The pairing of Paulette Goddard and Ray Milland worked well for Paramount Pictures in the 1940s. They did 4 films together, including “The Crystal Ball,” a 1943 film directed by Elliot Nugent. Goddard plays a down and out but still very beautiful lass from Texas named Toni Gerard who arrives in New York City after losing a beauty contest. With her last 38 cents, she visits Madame Zenobia (Gladys George), a fake fortune teller running a few illegal schemes to get rich people to give up their money.
Madame Zenobia takes a liking to the perky Toni, and offers her a job at carnival shooting gallery run by Pop Tibbets (Cecil Kellaway). Toni, who grew up on a hog farm in Texas, proves to be a crack shot who helps lure customers in with her beauty and her shooting accuracy. Milland plays Brad Cavanaugh, a lawyer for society woman Jo Ainsley (Virginia Field). After Jo Ainsley loses her emerald ring, she goes to Madame Zenobia to help her locate it. With some inside help, Madame Zenobia tells Jo where to find the ring and the grateful then Jo becomes a regular customer.

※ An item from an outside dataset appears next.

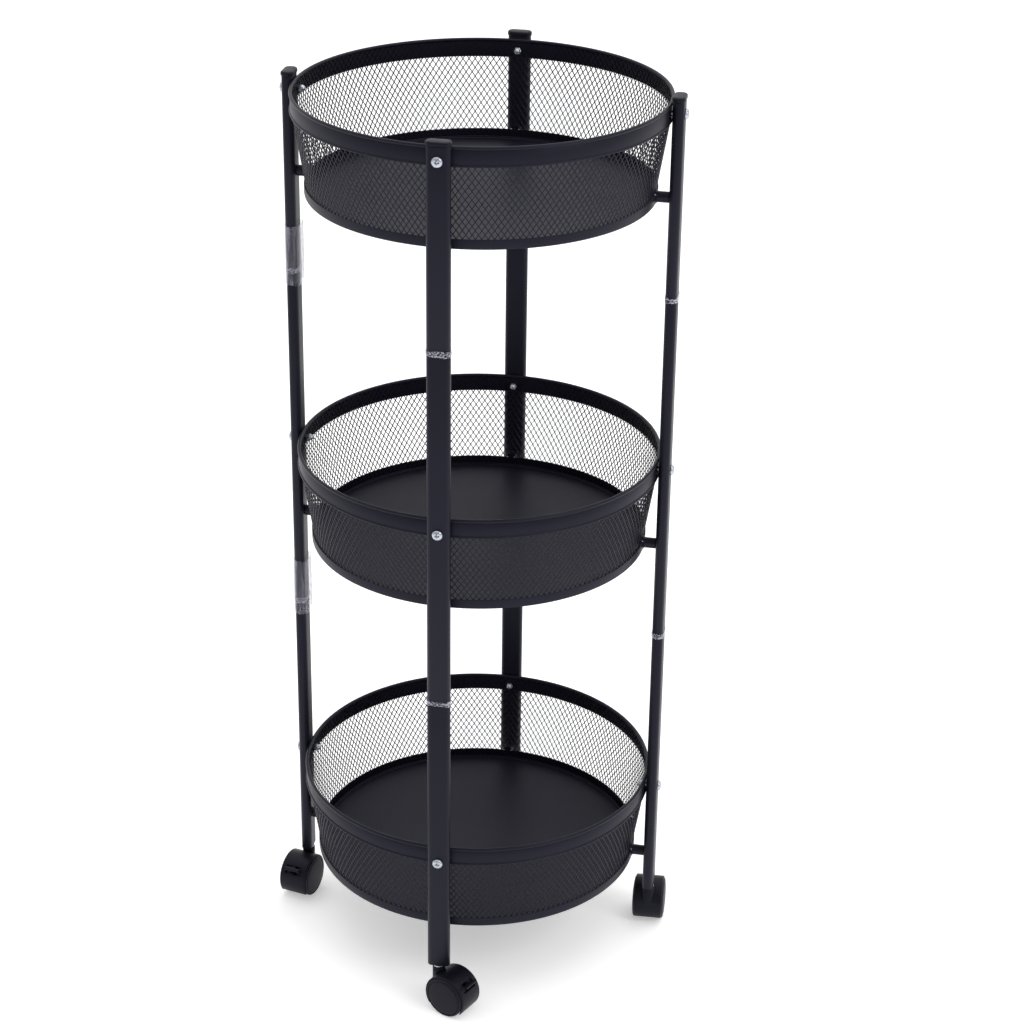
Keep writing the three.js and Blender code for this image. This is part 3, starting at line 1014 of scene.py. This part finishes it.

When Brad shows up at the shooting gallery, Toni falls in love with him at first sight. In normal, everyday life, two things would happen: Toni would approach Brad and eventually tell him how she felt, or she’d pine for him in silence. Screwball romantic comedies require a series of outrageous misunderstandings of course, and this film delivers on all of those. The screenplay by the prolific and talented Virginia Van Upp contains lots of witty lines and comic situations, and the love triangle pairing Goddard, Milland and Field pull it off wonderfully.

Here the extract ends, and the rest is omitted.